The most salient characteristic of communism is the government ownership and control of the means of production. This signifies that private ownership of businesses is rare, or absent entirely. And the economy is not the only feature of a society that communist governments seek to control. The press, education, religion (if it is allowed at all), and the social lives of the people are all areas that communist governments control, or attempt to control. Communist China has been building a “social credit” system, where everyone is under constant surveillance, and is awarded “points” for obeying the many social rules handed down by government. These rules are constantly changing, and it is sometimes the case that ordinary people are unaware of what they have done to get downgraded. And if a citizen steps over the arbitrary lines, he can be denied a job, the ability to travel freely, and use of communication channels.
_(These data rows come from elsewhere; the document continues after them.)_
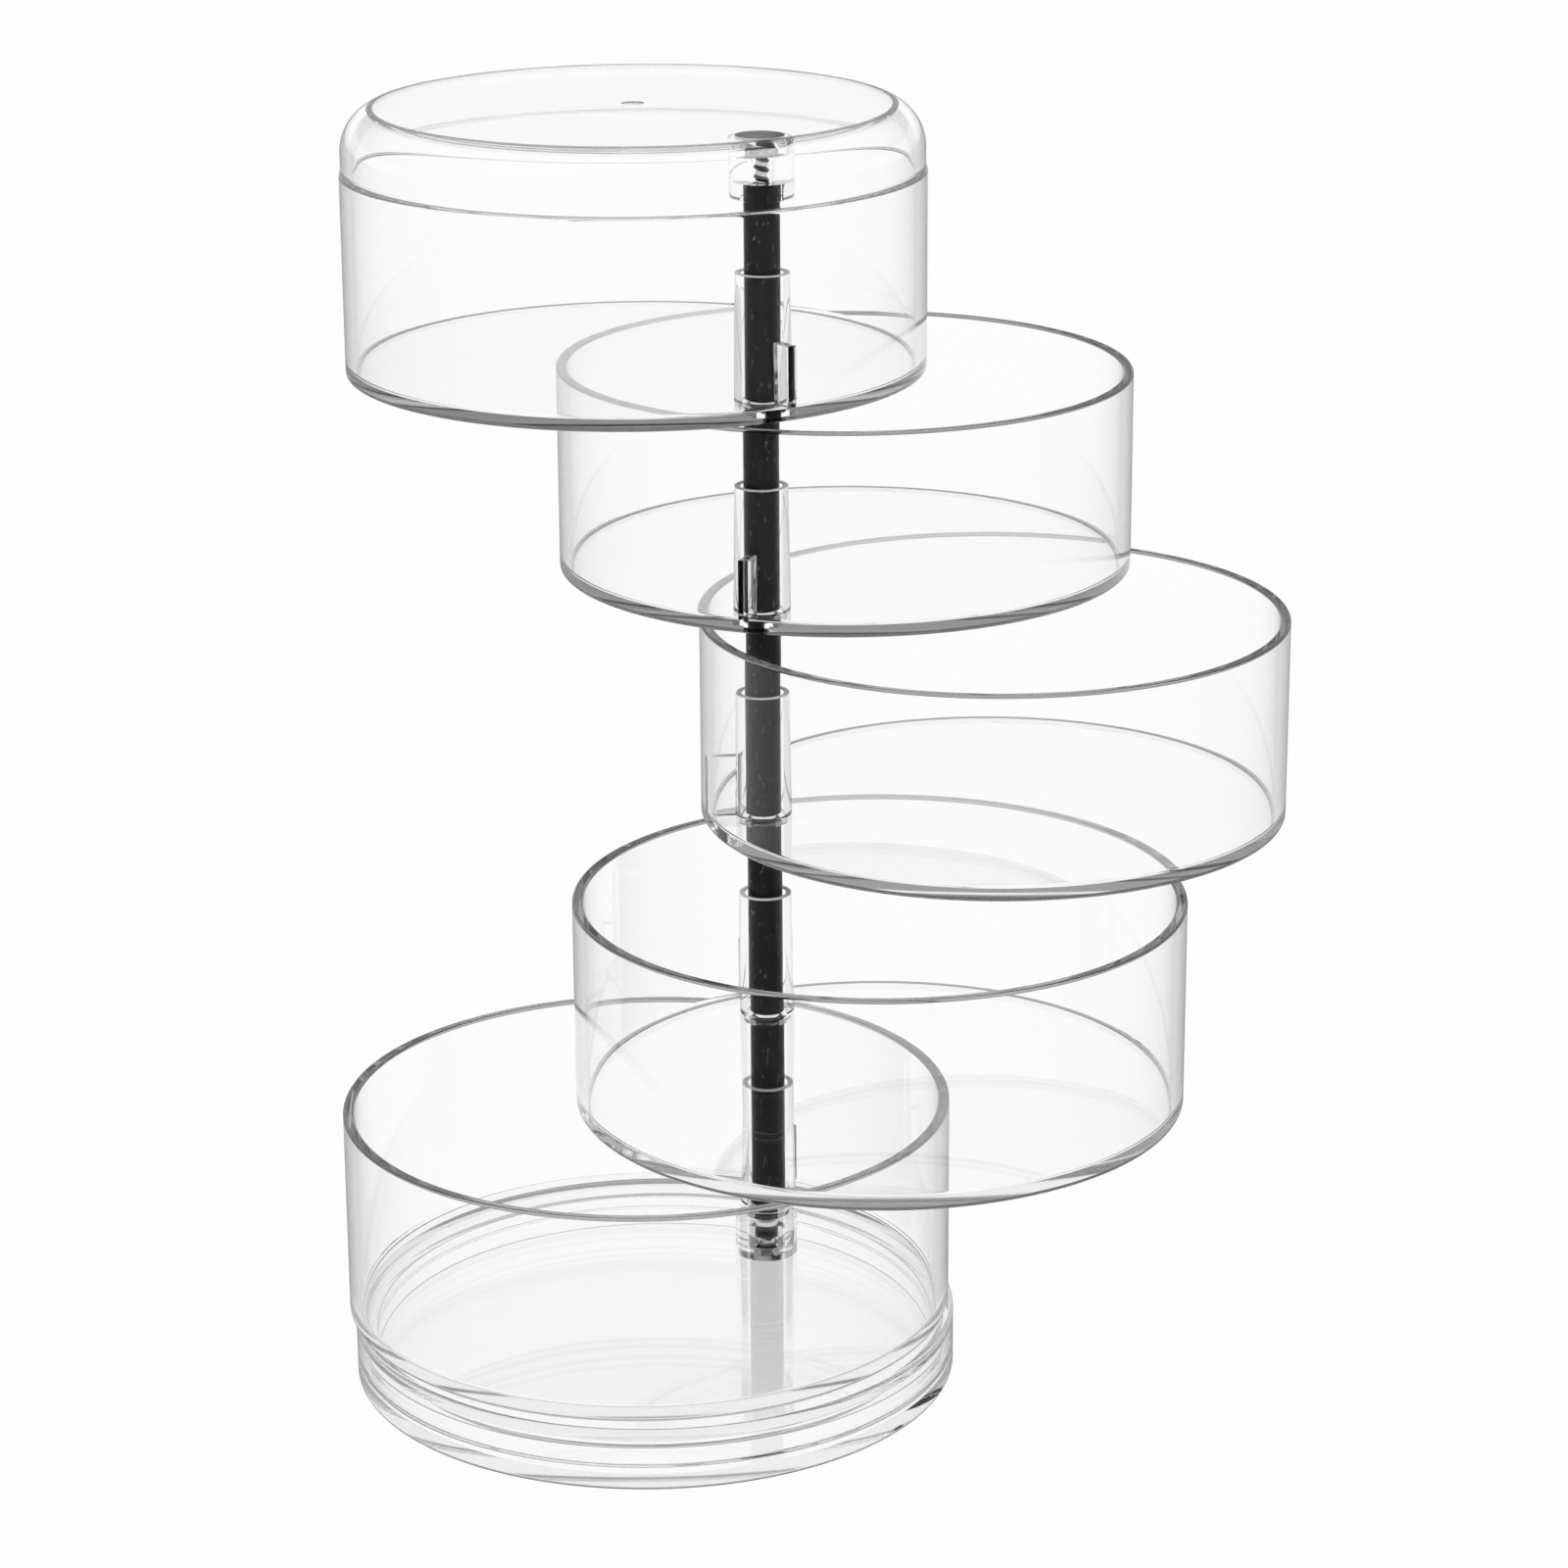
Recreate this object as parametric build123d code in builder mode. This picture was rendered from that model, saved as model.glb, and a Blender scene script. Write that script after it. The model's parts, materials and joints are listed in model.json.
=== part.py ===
from build123d import *
import os
from math import atan2, cos, degrees, radians, sin, sqrt

# Rotating jewelry box, in millimetres, +Z up.
# The origin is the centre of the base's underside, which stands on the table.
# Five round clear trays and a clear lid turn about one upright axle near their rims.
# The axle is a stack of five black rods, each plugged into the one below it.

# Trays
tray_diameter = 110.0
tray_height = 38.2
tray_wall = 2.0
tray_floor = 2.0
tray_gap = 1.2
tray_bottom_round = 0.9
tray_floor_round = 0.9
rim_round = 0.5

# Angle of each tray about the axle, top tray first, and of the base
tray_angles = [122.7, 68.7, 9.9, -62.1, -120.0]
base_angle = 241.5

# Axle, which stands this far inside the wall of every tray
axle_to_wall = 9.3
rod_diameter = 6.5
rod_end_chamfer = 0.3
spigot_diameter = 4.5
spigot_depth = 6.0
spigot_running_clearance = 0.08
socket_clearance = 0.03
tray_axial_play = 0.15

# Hub tube around the axle in each tray, and the rib that ties it to the wall
hub_height = 25.5
hub_top_diameter = 9.8
hub_foot_diameter = 10.5
hub_bore_diameter = 7.8
hub_top_round = 0.3
rib_thickness = 1.9
rib_height = 11.5
foot_diameter = 9.0

# Lid, a little narrower than the tray that it covers
lid_inset = 0.3
lid_height = 11.7
lid_shoulder_width = 5.5
lid_shoulder_height = 8.0
lid_wall = 2.0
lid_gap = 0.2
lid_edge_round = 0.3
lid_boss_diameter = 11.6
lid_boss_gap = 0.6
lid_socket_diameter = 7.8
lid_socket_depth = 2.7
lid_counterbore_diameter = 9.0
lid_counterbore_depth = 3.6
gate_mark_diameter = 4.3
gate_mark_depth = 0.3

# Screws at both ends of the axle
screw_diameter = 2.9
screw_head_diameter = 6.0
screw_head_height = 2.2
screw_head_round = 0.8
screw_recess_width = 0.9
screw_recess_length = 3.4
screw_recess_depth = 1.2
screw_tip_length = 1.5
screw_grip = 9.0
screw_hole_clearance = 0.15
pilot_clearance = 0.03
pilot_extra_depth = 1.0

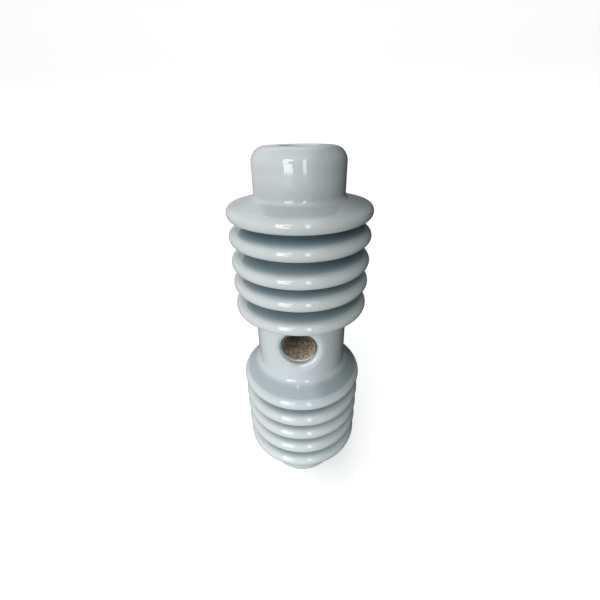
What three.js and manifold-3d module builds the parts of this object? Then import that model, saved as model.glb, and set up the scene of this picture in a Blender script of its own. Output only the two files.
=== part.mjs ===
// Bare porcelain body of a distribution fuse cutout: a turned, glazed ceramic column with two
// stacks of sheds, a plain waist and three blind sockets lined with fired sand, in millimetres.
// +Z runs up the turned axis from the foot. The waist socket opens towards -Y.
import * as THREE from 'three';
import { mergeVertices } from 'three/addons/utils/BufferGeometryUtils.js';
import Module from 'manifold-3d';

const wasm = await Module();
wasm.setup();

// Driving sizes of the turned column.
const shedRadius = 60; // outer radius of every shed
const coreRadius = 40; // core between the sheds of one stack
const waistRadius = 43.3; // plain waist between the stacks
const headRadius = 37.1; // plain head above the top shed
const bossRadius = 39; // plain boss below the bottom shed
const lowestRimHeight = 44.6; // foot to the middle of the bottom shed's rim
const waistSpan = 84.2; // middle of the last lower rim to the middle of the first upper rim
const headRise = 46.9; // middle of the top rim to the top face
const headRounding = 11;
const bossRounding = 5;
const headFillet = 3.5; // hollow where the head grows out of the top shed
const waistFillet = 5; // hollow where the waist grows out of the lower stack
const bossFillet = 2.5; // hollows above the boss and above the waist

// Each stack, from its lowest shed up. The drift is what a hand-turned shed strays from the pitch.
const lowerStack = {
  pitch: 20.8,
  rimRadius: 6.8,
  undercut: 5, // degrees that the underside rises inwards
  slopes: [20, 20, 20, 20, 42.5], // degrees that each upper face rises inwards
  drift: [0, 1.2, 0.6, -0.7, 0],
};
const upperStack = {
  pitch: 20.6,
  rimRadius: 5.9,
  undercut: 6,
  slopes: [18, 18, 18, 18, 15],
  drift: [0, 1.3, -0.1, 0.8, 0],
};
const rootRadius = 2; // hollow between a shed and the core

// Driving sizes of the sockets. A socket's depth is measured from the surface it opens in, which is
// flat or a skin of this radius. Its lip rolls in over an arc that turns this many degrees.
const waistSocket = {
  radius: 15.9,
  depth: 55,
  lipRadius: 9.3,
  lipTurn: 65,
  gritSetback: 5.9,
  skin: waistRadius,
};
const topSocket = {
  radius: 15,
  depth: 50,
  lipRadius: 2.4,
  lipTurn: 90,
  gritSetback: 3.4,
  skin: Infinity,
};
const footSocket = { ...topSocket };
const waistSocketRise = 2.9; // axis of the waist socket above the middle of the waist
const gritThickness = 0.8;
const gritGap = 0.3; // clearance between the sand lining and the porcelain

// How finely round shapes are divided.
const turnSegments = 36;
const socketSegments = 28;
const outlineSag = 0.4; // how far a straight step of the outline may cut inside its arc
const mouthSteps = 4; // straight steps around a socket's lip
const cutOverrun = 4; // how far a cutting tool starts outside the surface it cuts

const degrees = Math.PI / 180;

function finish(color, roughness) {
  return new THREE.MeshStandardMaterial({ color, roughness, metalness: 0 });
}

const glaze = finish(0xc4cdd2, 0.12);
const grit = finish(0xa89a84, 0.95);

// The height of each rim's middle, from the lowest shed of a stack up.
function rimHeights(stack, lowest) {
  return stack.drift.map((drift, shed) => lowest + shed * stack.pitch + drift);
}

const lowerRims = rimHeights(lowerStack, lowestRimHeight);
const upperRims = rimHeights(upperStack, lowerRims.at(-1) + waistSpan);
const topHeight = upperRims.at(-1) + headRise;

// A shed's corners from its underside at one radius, round its rim, to its upper face at another.
// A rim of radius r between an undercut u and a slope s touches the shed radius exactly when its
// sharp corners lie r (1 + sin u) / cos u below and r (1 - sin s) / cos s above the rim's middle.
function shedCorners(stack, shed, height, under, over) {
  const undercut = stack.undercut * degrees;
  const slope = stack.slopes[shed] * degrees;
  const rim = stack.rimRadius;
  const low = height - (rim * (1 + Math.sin(undercut))) / Math.cos(undercut);
  const high = height + (rim * (1 - Math.sin(slope))) / Math.cos(slope);
  return [
    { r: under.radius, z: low + (shedRadius - under.radius) * Math.tan(undercut), round: under.fillet },
    { r: shedRadius, z: low, round: rim },
    { r: shedRadius, z: high, round: rim },
    { r: over.radius, z: high + (shedRadius - over.radius) * Math.tan(slope), round: over.fillet },
  ];
}

function stackCorners(stack, rims, below, above) {
  const core = { radius: coreRadius, fillet: rootRadius };
  const last = rims.length - 1;
  return rims.flatMap((height, shed) =>
    shedCorners(stack, shed, height, shed === 0 ? below : core, shed === last ? above : core),
  );
}

const columnCorners = [
  { r: 0, z: 0, round: 0 },
  { r: bossRadius, z: 0, round: bossRounding },
  ...stackCorners(
    lowerStack,
    lowerRims,
    { radius: bossRadius, fillet: bossFillet },
    { radius: waistRadius, fillet: waistFillet },
  ),
  ...stackCorners(
    upperStack,
    upperRims,
    { radius: waistRadius, fillet: bossFillet },
    { radius: headRadius, fillet: headFillet },
  ),
  { r: headRadius, z: topHeight, round: headRounding },
  { r: 0, z: topHeight, round: 0 },
];

const waistEnds = columnCorners.filter(({ r }) => r === waistRadius).map(({ z }) => z);
const waistSocketHeight = (waistEnds[0] + waistEnds[1]) / 2 + waistSocketRise;

// Turns sharp corners into arcs. Where two arcs would meet on one edge, both shrink to share it.
function roundedOutline(corners) {
  const points = corners.map(({ r, z }) => new THREE.Vector2(r, z));
  const legs = points.map((point, i) => {
    if (!corners[i].round) return { reach: 0, turn: 0 };
    const back = points[i - 1].clone().sub(point).normalize();
    const ahead = points[i + 1].clone().sub(point).normalize();
    const turn = Math.PI - Math.acos(THREE.MathUtils.clamp(back.dot(ahead), -1, 1));
    return { back, ahead, turn, reach: corners[i].round * Math.tan(turn / 2) };
  });
  const share = points.slice(1).map((point, i) => {
    const wanted = legs[i].reach + legs[i + 1].reach;
    return wanted > 0 ? Math.min(1, point.distanceTo(points[i]) / wanted) : 1;
  });
  return points.flatMap((point, i) => {
    const { back, ahead, turn, reach } = legs[i];
    if (!reach) return [point];
    const kept = reach * Math.min(share[i - 1], share[i]);
    const start = point.clone().addScaledVector(back, kept);
    const radius = kept / Math.tan(turn / 2);
    const side = Math.sign(back.cross(ahead));
    const widestStep = 2 * Math.acos(1 - Math.min(1, outlineSag / radius));
    const steps = Math.max(1, Math.round(turn / widestStep));
    const inward = new THREE.Vector2(-back.y, back.x).multiplyScalar(side * radius);
    const centre = start.clone().add(inward);
    return Array.from({ length: steps + 1 }, (_, step) =>
      start.clone().rotateAround(centre, (-side * turn * step) / steps),
    );
  });
}

// A solid turned about +Z from an outline that starts and ends on the axis or closes on itself.
function turned(outline, segments) {
  const distinct = outline.filter((p, i) => i === 0 || p.distanceTo(outline[i - 1]) > 1e-4);
  const geometry = new THREE.LatheGeometry(distinct, segments);
  geometry.rotateX(Math.PI / 2);
  return geometry;
}

function toSolid(geometry) {
  const bare = geometry.clone();
  bare.deleteAttribute('normal');
  bare.deleteAttribute('uv');
  const merged = mergeVertices(bare, 1e-4);
  const vertProperties = Float32Array.from(merged.attributes.position.array);
  const triVerts = Uint32Array.from(merged.index.array);
  return new wasm.Manifold(new wasm.Mesh({ numProp: 3, vertProperties, triVerts }));
}

function toGeometry(solid) {
  const mesh = solid.getMesh();
  const geometry = new THREE.BufferGeometry();
  geometry.setAttribute('position', new THREE.BufferAttribute(mesh.vertProperties, 3));
  geometry.setIndex(new THREE.BufferAttribute(mesh.triVerts, 1));
  geometry.computeVertexNormals();
  return geometry;
}

// The shape that hollows out a socket, in the socket's own frame: its depth down -Z from the plane
// z = 0 that touches the skin, and its lip tangent to the skin. Across at x, a skin of radius R
// lies x^2 / (R + sqrt(R^2 - x^2)) behind that plane, so the mouth is carried back by as much.
function socketCutter({ radius, depth, lipRadius, lipTurn, skin }) {
  const lipReach = lipRadius * Math.sin(lipTurn * degrees);
  const lipArc = Array.from({ length: mouthSteps + 1 }, (_, step) => {
    const angle = (1 - step / mouthSteps) * lipTurn * degrees;
    const out = radius + lipReach - lipRadius * Math.sin(angle);
    return new THREE.Vector2(out, -lipRadius * (1 - Math.cos(angle)));
  });
  const outline = [
    new THREE.Vector2(0, -depth),
    new THREE.Vector2(radius, -depth),
    ...lipArc,
    new THREE.Vector2(radius + lipReach, cutOverrun),
    new THREE.Vector2(0, cutOverrun),
  ];
  const cutter = turned(outline, socketSegments);
  const place = cutter.attributes.position;
  for (let i = 0; i < place.count; i++) {
    const x = place.getX(i);
    const z = place.getZ(i);
    if (z > -depth / 2) place.setZ(i, z - x ** 2 / (skin + Math.sqrt(skin ** 2 - x ** 2)));
  }
  return cutter;
}

// The sand lining of a socket: a thin cup that stays the gap clear of the wall and the floor.
function gritCup({ radius, depth, gritSetback }) {
  const outer = radius - gritGap;
  const inner = outer - gritThickness;
  const floor = -depth + gritGap;
  const outline = [
    new THREE.Vector2(0, floor),
    new THREE.Vector2(outer, floor),
    new THREE.Vector2(outer, -gritSetback),
    new THREE.Vector2(inner, -gritSetback),
    new THREE.Vector2(inner, floor + gritThickness),
    new THREE.Vector2(0, floor + gritThickness),
  ];
  return turned(outline, socketSegments);
}

// Where each socket opens: a transform from the socket's own frame to the column's.
function placed(x, y, z, tilt) {
  const turn = new THREE.Matrix4().makeRotationX(tilt * degrees);
  return new THREE.Matrix4().makeTranslation(x, y, z).multiply(turn);
}

const sockets = {
  center_socket_grit: { socket: waistSocket, place: placed(0, -waistRadius, waistSocketHeight, 90) },
  top_socket_grit: { socket: topSocket, place: placed(0, 0, topHeight, 0) },
  foot_socket_grit: { socket: footSocket, place: placed(0, 0, 0, 180) },
};

function porcelainBody() {
  const column = toSolid(turned(roundedOutline(columnCorners), turnSegments));
  const cut = Object.values(sockets).reduce(
    (solid, { socket, place }) => solid.subtract(toSolid(socketCutter(socket).applyMatrix4(place))),
    column,
  );
  return toGeometry(cut);
}

function named(name, geometry, material) {
  const mesh = new THREE.Mesh(geometry, material);
  mesh.name = name;
  return mesh;
}

const insulator = new THREE.Group();
insulator.add(named('porcelain_body', porcelainBody(), glaze));
for (const [name, { socket, place }] of Object.entries(sockets)) {
  const lining = named(name, gritCup(socket), grit);
  lining.applyMatrix4(place);
  insulator.add(lining);
}

export default insulator;
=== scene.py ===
"""Bare glazed porcelain body of a fuse cutout, with its sand-lined sockets, in a plain studio.

Everything is in metres in the part's own frame: +Z runs up the turned axis from the foot, and the
waist socket opens towards -Y.
"""

import logging
import math
from dataclasses import dataclass, field
from enum import Enum
from typing import Sequence, Union

import bpy
import numpy as np
from mathutils import Matrix, Vector


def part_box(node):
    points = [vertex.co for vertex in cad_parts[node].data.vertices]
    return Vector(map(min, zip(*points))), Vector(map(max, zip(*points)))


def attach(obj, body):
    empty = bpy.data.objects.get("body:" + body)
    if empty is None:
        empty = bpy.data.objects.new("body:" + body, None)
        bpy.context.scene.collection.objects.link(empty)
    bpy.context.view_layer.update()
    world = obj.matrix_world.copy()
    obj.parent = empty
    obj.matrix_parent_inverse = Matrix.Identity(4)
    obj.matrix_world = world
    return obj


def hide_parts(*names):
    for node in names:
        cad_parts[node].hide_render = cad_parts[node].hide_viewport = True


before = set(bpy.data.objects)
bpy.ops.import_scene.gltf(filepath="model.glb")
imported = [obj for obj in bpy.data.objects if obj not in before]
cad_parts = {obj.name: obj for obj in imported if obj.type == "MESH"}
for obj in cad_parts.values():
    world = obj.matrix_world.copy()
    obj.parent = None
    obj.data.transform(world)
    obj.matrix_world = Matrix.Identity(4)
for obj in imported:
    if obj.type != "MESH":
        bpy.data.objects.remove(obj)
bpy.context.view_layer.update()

MM = 0.001
TAU = 2.0 * math.pi
FRONT = -0.5 * math.pi  # the angle round the axis that faces -Y, where the waist socket opens

log = logging.getLogger("cutout_porcelain")


class Slot(Enum):
    """The record's material slots."""

    GLAZE = "glazed_porcelain"
    GRIT = "sand_grit"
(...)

In 1979, the CCP (Chinese Communist Party) initiated its “one-child policy”, based upon the assumption, from population data at the time, that the country would become over-populated, and the government might not be able to provide the population with enough food, water, and energy. This policy was carried out, sometimes brutally, with a combination of propaganda, forced birth-control and abortions, financial disincentives, and other measures. Neighborhoods had party cadres whose sole function was to make sure that women did not have more than one child, and to dispense birth-control and advice. Families were fined for more than one child, and single-child families were rewarded with better education and medical care for the entire family.
The policy was quite effective, and the rate of population growth in China slowed down significantly. There were other, more-unpleasant side effects from this policy. Ancient Chinese culture had, and has, a preference for male children, who were considered more valuable since they carried on the family name and did more work; female children were sometimes considered a burden, since they cost a “bride-price” when they were married off, which was a hardship for the millions of Chinese peasants who still populate the countryside. This preference for male children led to the surreptitious killing of female babies, and has had the result of causing a lack of marriageable women in later years. The one-child policy has also resulted in a higher poverty rate for elderly citizens, who now only have one child to care for them in their old age. The other large effect has been the rapid aging of Chinese society, with many more elderly than children.
The CCP decided in 2015 that the one-child policy had overrun its usefulness, and they decided that their policy around births needed to be changed. At first, the Party communicated that women would now be allowed to have a second child without penalty. Of course, they were hoping that the change would cause most reproductive-age women to fairly quickly decide to go ahead and get pregnant with the second child. Well, that did not happen. You see, the one-child policy also included delay of marriage by women, who were urged to have careers themselves, and not get married or have children until later. Of course, the CCP neglected the female “ticking biological clock”, which reduces fertility as a woman ages. Many women liked their careers and the income it brought them, too.
So this week, the Wall Street Journal published an article entitled “Beijing Targets Low Birth Rate”, about how the Communist Chinese government is attempting to juice the national birth-rate. It turns out that even a controlling communist government cannot simply turn the spigot of births, and immediately expect the country’s women to start spitting out more babies. There is a huge population inertia around children, and the ingrained one-child policy is proving difficult to reverse. Here are some quotes from the article.
China is now racing in the opposite direction, closing abortion clinics and expanding services to help couples conceive. But a legacy of the one-child policy, scrapped in 2016, is a dwindling number of women of childbearing age as well as a generation of only children who are less eager to marry and start a family.
Shandong province is known in China for sometimes extreme enforcement of birth restrictions, including a 1991 campaign in parts of the city of Liaocheng dubbed “Hundred Days, No Child”. A 2012 documentary…details how local officials, to make their birth data look better, forced women found to be pregnant to abortion centers, even if the baby was their first and allowed under the one-child policy.
Today, Shandong pays compensation or subsidies to millions of couples who lived by the rules, including retirees who now don’t have support because their only child died or became disabled or women who suffered injuries in connection with abortions or other birth-control methods.
Beijing’s about-face–in six years going from harshly restriction how many children couples could have, to now encouraging them to have more–makes little mention of the lingering effects of the one-child policy on demographics, nor its human cost.
You don’t say! The authoritarian Chinese Communist Party is discovering that there are some human behaviors that are very difficult for them to control, and society doesn’t turn on a dime, no matter how hard they push it. The central planners are discovering that social control is a very delicate thing, and their long-standing policies which have had many adverse effects, are not so easy to reverse. However, knowing the CCP, this will not make any difference to their mindset. They will go on attempting to force their women to marry earlier and have more children, to reverse the effects of their earlier population policy, but it may take many more years for these policies to have any effect. In the meantime, Chinese people will suffer, the workforce will shrink, and their booming economy may not boom so loudly.